NORTH America, a son of Dubawi (Dubai Millennium), has been a revelation on the Meydan dirt for the past couple of years and a fortnight ago he reached the zenith of his career – to date – when he captured the Group 1 Al Maktoum Challenge Round 3. In the process he defeated Thunder Snow (Helmet), a dual Group 1 winner in Europe.

Bred by Qatar Bloodstock, North America was one leg of a group race double on the Meydan card for Dubawi after Jordan Sport’s record-breaking Group 3 success in the Mahab Al Shimaal. North America is the 34th individual Group or Grade 1 winner for his sire who is covering this year at Dalham Hall Stud for £250,000 – if you are lucky enough to be able to get a nomination.

That roll of honour of Group 1 winners includes household names such as Hunter’s Light, New Bay, Al Kazeem, Zarak, Monterosso, Night Of Thunder, Poet’s Voice and Postponed.

I have posed the question before, but it is even more pertinent today. What was the best €1,000 spent at a bloodstock sale in 2016? When I previously suggested it there may have been a few contenders for the accolade. Now there is just one answer. It is the €1,000 bid made by David Stack of Coolagown Stud that secured Northern Mischief from the Tinnakill House Stud draft at the Goffs November Sale that year.

Stack was buying for his South African friend and client Joli Racing, aka Nigel Riley, and Northern Mischief was catalogued as a Grade 1-placed dam of a single winner, but barren to her 2016 covering by Dandy Man (Mozart). Undeterred by her miss that year to the Ballyhane Stud stallion, Stack sent her back to Joe Foley’s farm and three weeks ago she produced a colt foal by the Group 1 sire. She is scheduled to be covered by Churchill (Galileo).

Since her purchase by David Stack the daughter of Yankee Victor (Saint Ballado) has gone on to produce three more winners, including North America. Her son Make Mischief (Makfi) is a winner in Italy, while Liquid Gold (Nathaniel) won a handicap last year for trainer Richard Fahey on her fifth outing, having been runner-up three times in maidens. She had been a €95,000 foal purchase but her worth as a broodmare now are multiples of that original investment. All of these winners follow the three-time American winning filly Zapoutofit (Ghostzapper).

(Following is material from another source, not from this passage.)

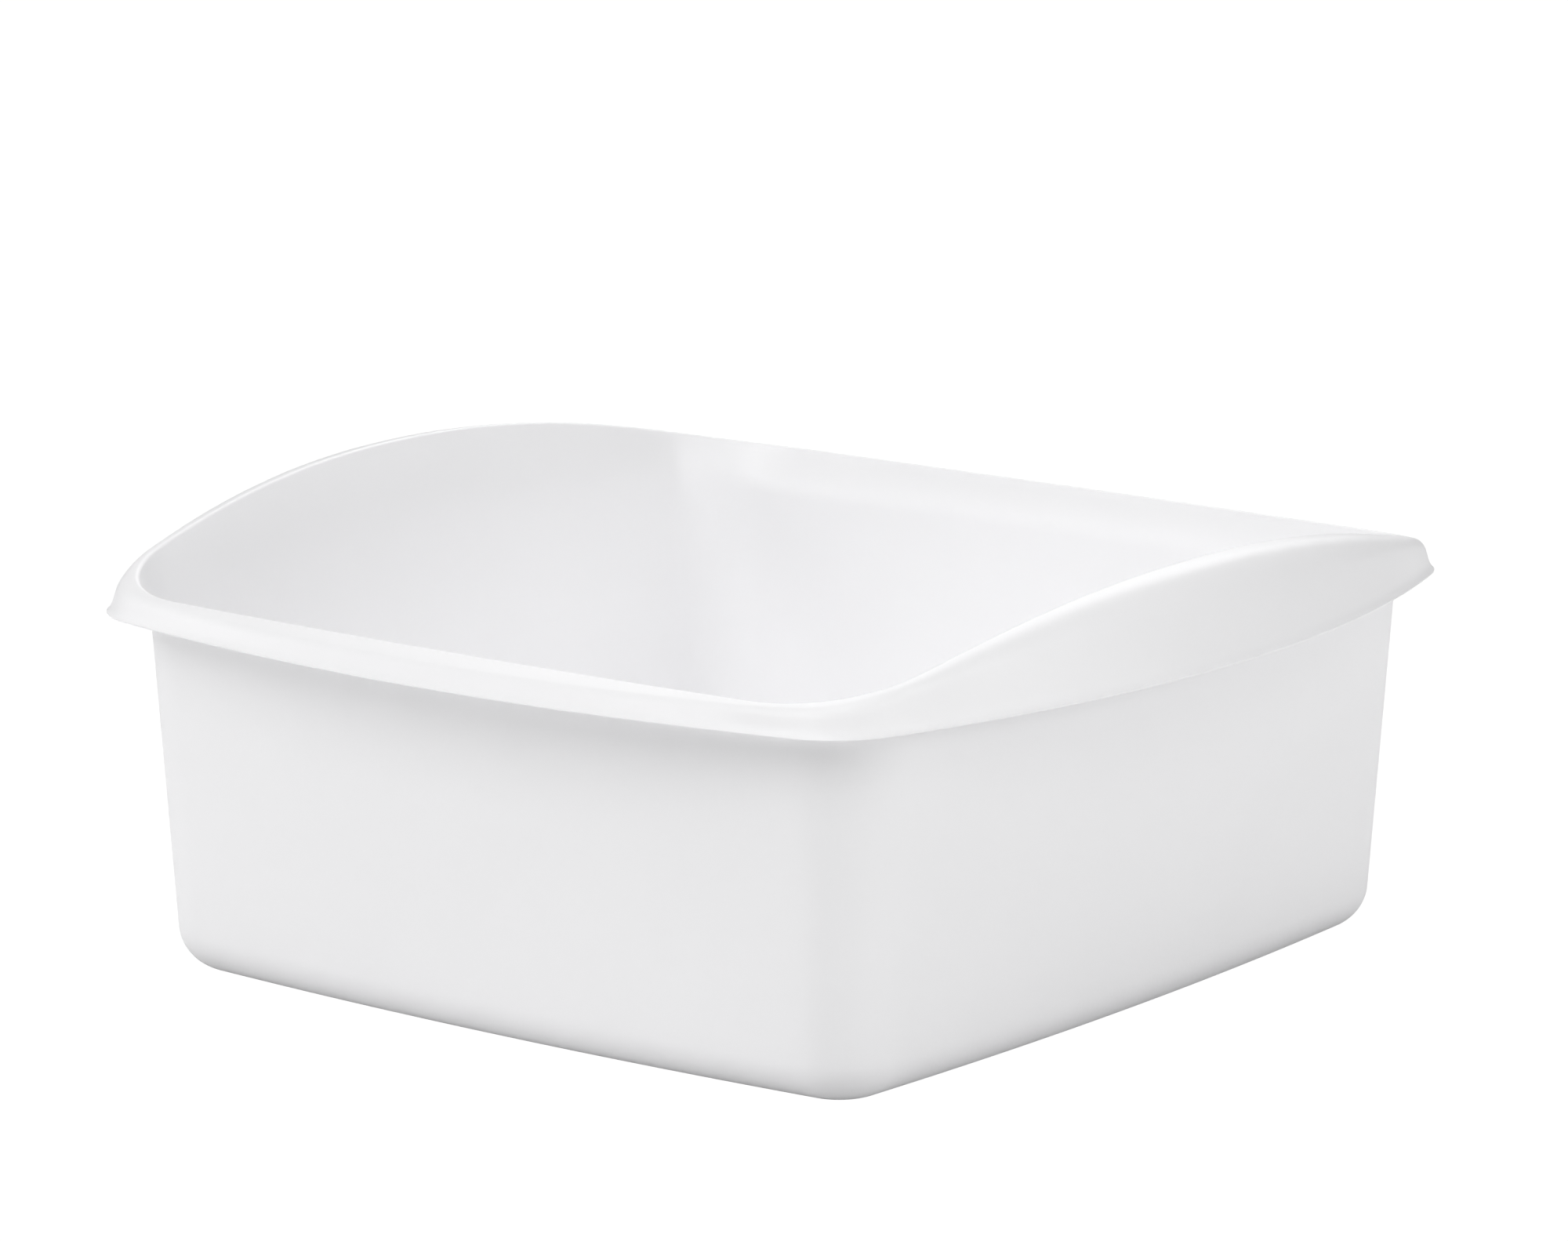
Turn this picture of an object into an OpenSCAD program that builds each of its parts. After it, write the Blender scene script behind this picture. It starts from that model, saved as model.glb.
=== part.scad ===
// Square washing up bowl, moulded in one piece of white plastic.
// The body leans outwards from its foot. Its top edge rolls over into a rim that hangs
// down as a skirt: low along the front and back, and arched up into a handle at each end.
// Lengths are in millimetres. The origin is on the table under the middle of the bowl,
// +X points to the right handle, +Y to the back rim and +Z up.

/* [Overall size] */
// Length over the lips of the two handles
bowl_length = 340; // [325:1:360]
// Width over the lips of the front and back rims
bowl_width = 345; // [330:1:365]
// Height of the low rims above the table
rim_height = 120.5; // [105:0.5:140]
// Rise of a handle's arch above the low rims
arch_rise = 21.5; // [10:0.1:30]

/* [Body] */
// Thickness of the walls
wall_thickness = 2.2; // [1.6:0.1:3]
// Thickness of the floor
floor_thickness = 2.2; // [1.6:0.1:3]
// Overhang of a handle's lip beyond the end wall
handle_overhang = 24.2; // [20:0.1:28]
// Overhang of a low rim's lip beyond the front or back wall
rim_overhang = 22.1; // [19:0.1:26]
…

The six-year-old North America, once a 100,000gns foal purchase by John Ferguson, could yet have better to come and he is now a leading fancy for the $10 million Dubai World Cup next weekend. Would that not be the bloodstock story of the decade if he were to triumph in the world’s second richest race?

Northern Mischief is a daughter of Yankee Victor and he won the Grade 1 Metropolitan Handicap. A rig, he won or placed in a dozen of 19 races and earned $833,806. He stood at Brereton C. Jones’ Airdrie Stud before being sent to Korea in 2005 where he died six years later. He sired some 30 stakes horses, including Dubai champion and California Grade 2 winner Kinsale King.

Winner of a pair of races and third in the Grade 1 Hollywood Starlet Stakes, Northern Mischief is a half-sister to the champion older mare Gourmet Girl (Cees’s Tizzy), winner of a trio of Grade 1 races; namely the Apple Blossom Handicap, Milady Breeders’ Cup Handicap and the Vanity Handicap. She was the champion older mare in the USA as a six-year-old in 2001 and went to the breeding shed with earnings of more than $1.25 million.

Northern Mischief and Gourmet Girl are two of the six winners from Rhondaling (Welsh Pageant) who was a dual winner at two and placed in the Group 3 C L Weld Stakes. She was then sent to the USA but failed to win there, though she was stakes-placed. Her other winners at stud include Marfach (Leroidesanimaux) and he won at Roscommon as a two-year-old for Ennistown Stud and Jim Bolger before running second to Cape Blanco in the Group 3 Tyros Stakes at Leopardstown. He was then sold to race in Hong Kong where he was successful three times.

Rhondaling was the best of five foals produced by her winning dam Touch of Class (Luthier). All but one of the quintet raced and all visited the winners’ enclosure.